Much of the landlord’s stake lies in leasehold improvements conducted on the space for the tenant, adds Michael Kennedy a partner in the corporate/commercial group of Patterson Law’s Halifax office. Those expenses are typically built into the tenant’s rental payments. One option is for the landlord to separate the improvement costs from the rent by offering a loan instead. But that still leaves the landlord as an unsecured creditor in the event of insolvency.
Kennedy likens CCAA court-monitored proceedings as something close to receivership, leaving landlords — often the largest creditors — with limited remedies unless they’ve secured financial backing. “Most of the landlords would never have had a thought [Target would] go insolvent,” says Kennedy. “Unless you have monetary controls outside of the lease . . . there’s nothing you can do.”
If such a large company can end up insolvent, the lesson is that nothing is too big to fail. As such, much hinges upon initial and subsequent agreements. While the landlords will have wanted to protect themselves as best they could, much lies in their negotiating power and the degree of the landlord’s desire to nail down that anchor tenant. And while the lease can contain all kinds of provisions in respect to insolvency, both the CCAA and the Bankruptcy and Insolvency Act can override those provisions.
Target, like many other large businesses in Canada, chose to go the CCAA route instead of filing for bankruptcy. “This CCAA can, in fact, function like a poison pill,” says Daoust. He has seen a resurgence in the number of businesses preferring to restructure under the CCAA over the past decade and a half. “It’s almost as though what happened was a retail chain that was in trouble stumbled across the legislation,” he adds.

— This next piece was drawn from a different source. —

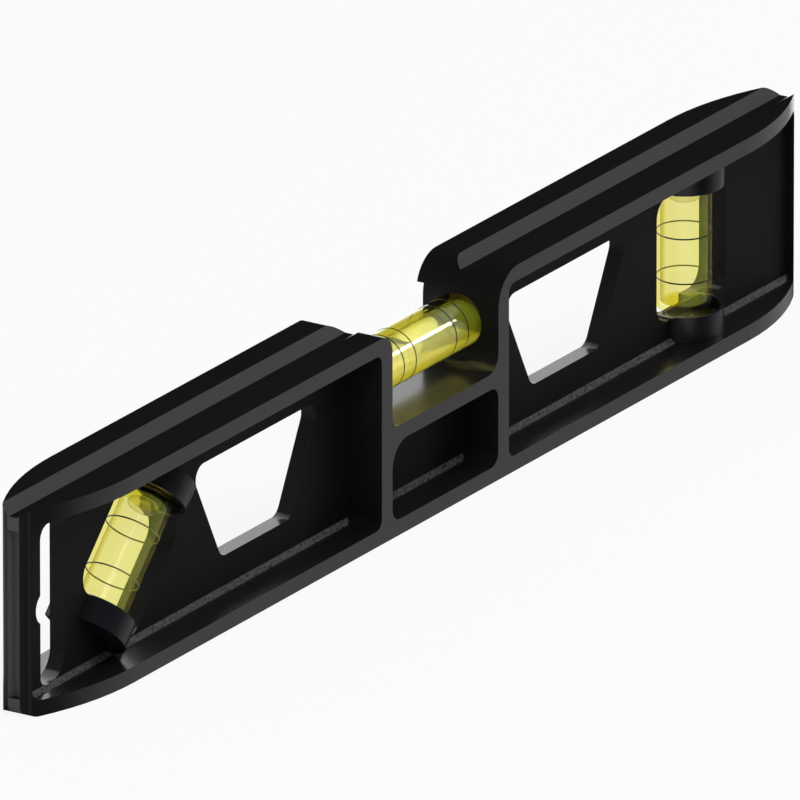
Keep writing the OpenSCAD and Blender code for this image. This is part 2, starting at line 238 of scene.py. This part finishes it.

Although it originally grew out of the depression in 1933, CCAA saw something of a resurgence in the 1990s, observes insolvency lawyer David Ullman, a partner with Minden Gross LLP. Boutique Jacob, Mexx, Bowring, and XS Cargo all used the CCAA in connection with their recent insolvency proceedings.
The statute allows for creative approaches to problems that the more rigid bankruptcy regimen does not. But what has been more controversial, he points out, has been the recent trend towards using the CCAA in pure liquidation proceedings. The CCAA doesn’t have the same codified procedures and timelines required by the Bankruptcy and Insolvency Act and the relevant provisions of provincial commercial leasing statutes, giving greater flexibility which are seen as beneficial to the tenant and a detriment of the landlord.
The negotiations between the landlords and Target Canada concluded with a consent order, setting out an agreement on the sale of the leases under the supervision of a court-appointed monitor.
At issue was whether Target should be forced into bankruptcy instead of proceeding by way of CCAA because it was not seeking restructuring in the traditional sense, but rather pursuing pure liquidation. The parties ultimately settled on a deal which addressed both the concerns of the landlords that delays could leave unoccupied properties in limbo as well as Target Corp.’s goal of getting out of Canada on a schedule which it hopes will maximize recovery. “One of the key takeaways for landlords from this process in Target is to remember that they don’t always have to accept what the tenant in CCAA protection is offering them. Landlords can flex their collective might to have a more fair process put in place, over the tenant’s objections,” says Ullmann.
June 30 was set as the final deadline for the retailer’s sale of the leases. The rights for any leases not sold by then are returned to the landlords. As Target works toward its spring goals, eyes will be upon the assignment of the leases. Ullmann suggests the use clause in the leases could well play into what happens next. If the terms of the clause are too general, it will be easy for the tenant or trustee in bankruptcy to assign the lease to a new tenant. If it is too restrictive a court may strike it. Landlords don’t want to see either scenario. The key, says Ullmann, is balance.